Hut site, Foilakilly, Co. Cork
Co. Cork |
Settlement Sites
Two small circular structures sit side by side on a terrace of rough hill pasture on the north-western slopes of Gouladane, looking out over Bantry Bay.
One of them is almost entirely swallowed by ferns. What remains visible is a low ring of collapsed drystone wall, roughly three and a half to four metres across, with rubble scattered across the interior and a possible break in the north-eastern arc that may once have served as a doorway. A drystone wall, as the name suggests, is built without mortar, the stones stacked and wedged to hold one another in place; over centuries, without maintenance, such walls tend to settle and spread rather than collapse outright, which is why the outline here is still legible even in its ruined state.

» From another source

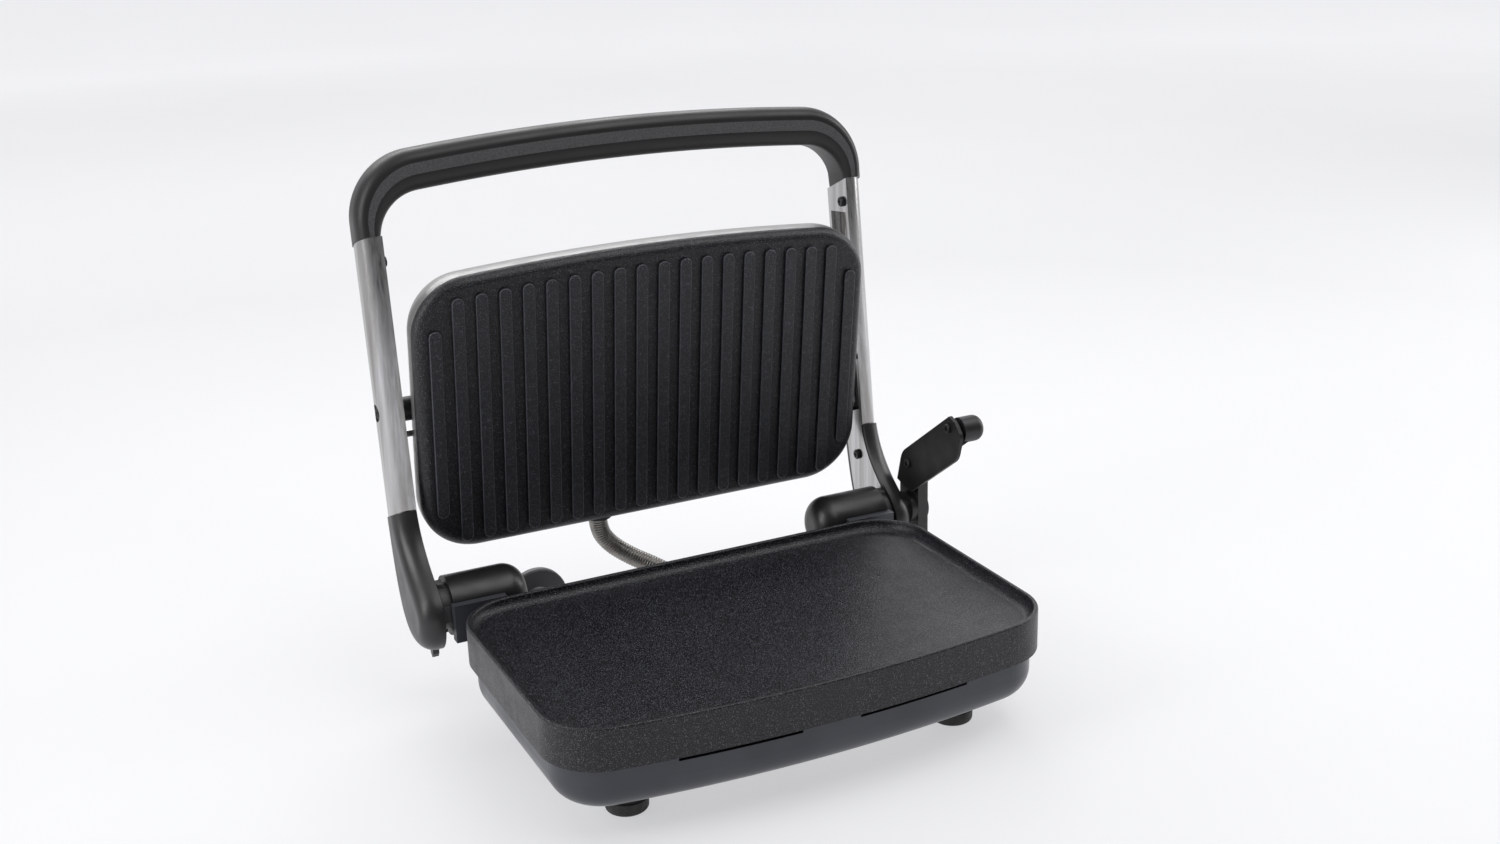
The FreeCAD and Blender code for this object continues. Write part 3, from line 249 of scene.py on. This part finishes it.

The two hut sites abut one another, the second pressing against the eastern side of this one, suggesting they were either built together or accumulated over time as part of a small cluster of habitation. Circular hut sites of this kind are found widely across upland Ireland and can date to anywhere from the Bronze Age through to the early medieval period, though without excavation it is rarely possible to assign a precise date to any individual example. What they represent, in general terms, is the most basic unit of rural settlement: a single roofed space, probably housing a family or a seasonal occupant, tucked into a sheltered terrace on a hillside that would have offered some protection from prevailing winds while keeping the bay in view below.